On the drive back, when we stopped for dinner, she asked which direction the restaurant at our exit was. The signs hadn’t said and Google wasn’t finding it, so I suggested turning one direction and if we didn’t find it, making a U-turn. We were in the left lane. Well, I guess that meant gun it into the right-hand lane, and luckily I shrieked again and the other car stopped in time. We stayed in the left lane, which was good, because that was the correct choice.

She dropped me at the door of the restaurant to check in while she parked. I wondered what took her so long until she walked in, clearly frazzled. “The car door won’t open now; I was locked in!” she shared. “The boys had to open it from the outside while I had a panic attack that I would be stuck in the heat.”

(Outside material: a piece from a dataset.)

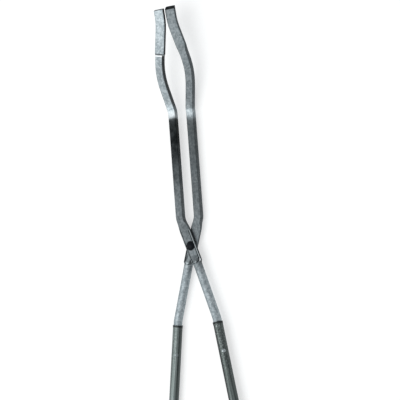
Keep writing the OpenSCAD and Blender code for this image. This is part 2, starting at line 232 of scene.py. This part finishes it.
# smoke is a row of (mm along Y from the pivot, darkness of the upper and lower faces, more of it on
# the sides): kiln smoke together with painted shade, where the faces go light near 190 to 205 mm a
# painted highlight on the bend, and the extra on the sides painted shade; marks are (mm across the
# pressed crossing, half width, mm along it, half length, tone, strength), painted shade and highlights
frontFinish = {
    "name": "zincPlatedTubeFront", "node": "front_arm",
    "lean": 18.5,  # degrees between the arm and the centre line at the crossing
    "endShade": 2.6,  # length of the cut end painted black as shade in the open tube, in mm
    "bendHighlight": (195.5, 4, 0.5),  # a painted highlight on the bend: mm along Y, half length, strength
    "smokeAndShade": [
        (-110, 0.28, 0.1), (-45, 0.34, 0.1), (-26, 0.56, 0.5), (-20, 0.61, 0.95), (0, 0.68, 0.95),
        (20, 0.72, 0.8), (34, 0.72, 0.4), (62, 0.68, 0.3), (112, 0.88, 0.15), (150, 0.985, 0.0),
        (172, 0.985, 0.0), (184, 0.95, 0.0), (188, 0.91, 0.2), (193, 0.03, 0.5), (204, 0.02, 0.75),
        (214, 0.42, 0.85), (262, 0.37, 0.92), (283, 0.24, 0.95), (352, 0.14, 0.95),
    ],
    "paintedLightMarks": [
        (5.7, 0.75, -1.5, 24.5, "sootAndShade", 0.95),  # painted shade in the fold beside the bead
        (7.1, 0.7, -1.5, 24.5, "paintedSheen", 0.38),  # a painted highlight on the bead's crest
        (6.8, 1.1, -25.3, 1.7, "paintedGlint", 1.0),  # and a painted glint at its end
    ],
    "ring": (6.4, 0.75, 0.85),  # painted shadow round the bolt's head: radius, half width in mm, strength
    # the crease that the press left across the jaw, with a painted highlight along it and painted shade
    # beside it
    "crease": {
        "lean": 0.24, "height": 2.0,  # its slant, and its height where the scratches have 1
        "place": 277.4, "half": 1.2,  # mm along Y, half width
        "shade": 2.3, "shadeHalf": 1.1, "shadeMuch": 0.55,  # mm past the crease, half width, strength
    },
}
rearFinish = {
    "name": "zincPlatedTubeRear", "node": "rear_arm",
    "lean": -18.5, "endShade": 5.8, "bendHighlight": (196.5, 3.5, 0.08),
    "smokeAndShade": [
        (-110, 0.26, 0.1), (-45, 0.31, 0.1), (-20, 0.50, 0.5), (0, 0.62, 0.6), (30, 0.65, 0.5),
        (66, 0.755, 0.35), (139, 0.82, 0.35), (180, 0.835, 0.35), (184, 0.78, 0.35), (189, 0.42, 0.4),
        (194, 0.10, 0.4), (199, 0.13, 0.5), (203, 0.56, 0.5), (214, 0.64, 0.5), (250, 0.63, 0.6),
        (293, 0.54, 0.7), (352, 0.55, 0.7),
    ],
    "paintedLightMarks": [
        (-7.2, 1.6, -13, 13, "sootAndShade", 0.62),  # painted shade down the left bead, behind the pivot
        (-4.4, 1.2, -20, 7, "sootAndShade", 0.4),  # and painted shade in the hollows beside the crown
        (4.4, 1.2, -20, 7, "sootAndShade", 0.4),
        (0, 2.2, -24, 9, "paintedSheen", 0.3),  # a painted highlight on the crown itself
    ],
}


def smokeAndShadeAlong(tree, spec, stops, mm, along):
    # how dark the faces are (smoke and painted shade) and, in its second output, how much more the sides
    # are
    wander = addNode(tree, "ShaderNodeTexNoise", inputs={
        "Vector": mm, "Scale": 1 / spec["waveSize"], "Detail": 2.0}).outputs["Fac"]
    place = addNode(tree, "ShaderNodeMath", {"operation": "MULTIPLY_ADD"}, {
        0: wander, 1: spec["wave"], 2: along}).outputs[0]
    low, high = stops[0][0], stops[-1][0]
    mean = spec["wave"] / 2
    share = addNode(tree, "ShaderNodeMapRange", inputs={
        "Value": place, "From Min": low + mean, "From Max": high + mean}).outputs[0]
    ramp = addNode(tree, "ShaderNodeValToRGB", inputs={"Fac": share})
    while len(ramp.color_ramp.elements) < len(stops):
        ramp.color_ramp.elements.new(0.5)
    for stop, (at, faces, sides) in zip(ramp.color_ramp.elements, stops):
        stop.position = (at - low) / (high - low)
        stop.color = (faces, sides, 0, 1)
    return addNode(tree, "ShaderNodeSeparateColor", inputs={0: ramp.outputs["Color"]})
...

Oh, gosh – now this is getting bad. I went to check it out and, sure enough, the driver’s-side door would only open from the exterior. It was also clearly mechanical, as if the handle had been snapped on the inside where whatever pieces pivot to unlatch it should have tugged at something. I texted my husband who scoffingly said that he fully expected the car to arrive home looking like the truckster from Family Vacation. I teased my mom about pulling on the handle too hard at every stop instead of unlocking the door first, but told her I hoped she knew I was kidding.

I really, really wanted to be home. As we drew close, a torrential downpour began, and we had to close the windows that were providing our only source of “fresh” highway air. It was raining so hard that we couldn’t see the lines. I suggested pulling off the road, but as we couldn’t make out where it was, chose not to. The next glimpse I got was of the side rail ending and a rolling hill to our right, so we were fortunate that we didn’t make that mistake. I tried wiping at the windshield with our only remaining napkin to see if it was just foggy, but I couldn’t tell.

Then I realized that the defrost button might still work. While my husband had told me that running the fan could cause the compressor to lock up even further, this was now a life-or-death situation and I figured our lives were worth more than the compressor. Within three minutes, we could make out the road at least and within eight, it had stopped altogether. That’s Florida for you.

Conclusion:

In all, that’s an AC unit, a whining belt, gas sensors throughout the entire system, and a door handle, all on top of the registration that hadn’t arrived and historical shifting problem. Then you add the mysterious road animal, two near accidents, and coffee spill. Next time, I’ll just push the thing off one of those North Carolina cliffs!

And with that, I hope you found a few more reasons to feel grateful for your own life, while laughing at my misfortunes. I know having survived it, I’m a little more grateful for the blessings in mine! And mom’s already texted to ask if we can head up at the end of summer again, and perhaps fly up instead.